In contemporary spirituality, there's often a hunger for divine feminine imagery that feels authentic and powerful rather than sentimentalized or relegated to subordinate roles. The Devi Mahatmya speaks directly to this hunger, offering a vision of feminine divinity that's complete, autonomous, and supreme. The Goddess doesn't gain her power from a masculine consort or exist primarily in relationship to male deities. She's the source from which they themselves emerge, the power that enables their very existence.

This has particular resonance in contexts where feminine power has been suppressed or devalued. The text provides both permission and encouragement to recognize, claim, and express this power. It teaches that strength and compassion, fierceness and nurturing, transcendence and embodiment aren't contradictions but aspects of the complete whole that each person, regardless of gender, can integrate and express.

For anyone trying to understand Hinduism, the Devi Mahatmya reveals something that the tradition's most famous texts sometimes obscure: the absolute centrality of Shakti, of divine energy and power, to how the universe operates and how spiritual realization unfolds. You can't understand Hindu tantra without it. You can't fully grasp Hindu ritual practice without it. And you can't appreciate the full spectrum of Hindu theology without recognizing this powerful current of goddess-centered thought that the Devi Mahatmya so beautifully articulates.

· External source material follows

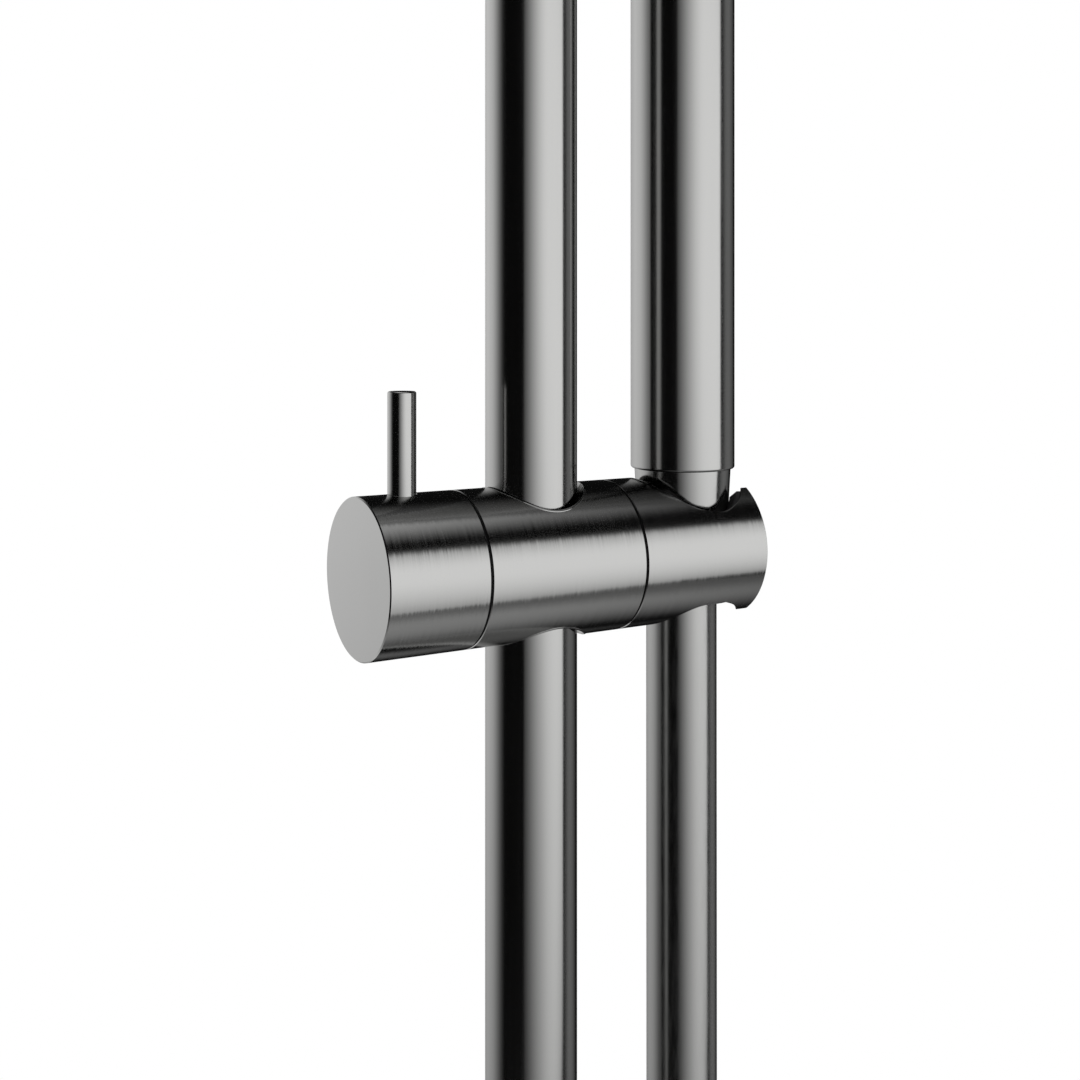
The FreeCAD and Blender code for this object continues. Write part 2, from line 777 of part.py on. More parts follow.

When you encounter this text, whether through reading, hearing it recited, or contemplating its teachings, you're touching something that has sustained and inspired seekers for fifteen centuries—a vision of the divine that's both intimately personal and cosmically vast, both ancient and perpetually new, calling forth the recognition that the power creating and sustaining the entire universe is also the power beating your own heart right now.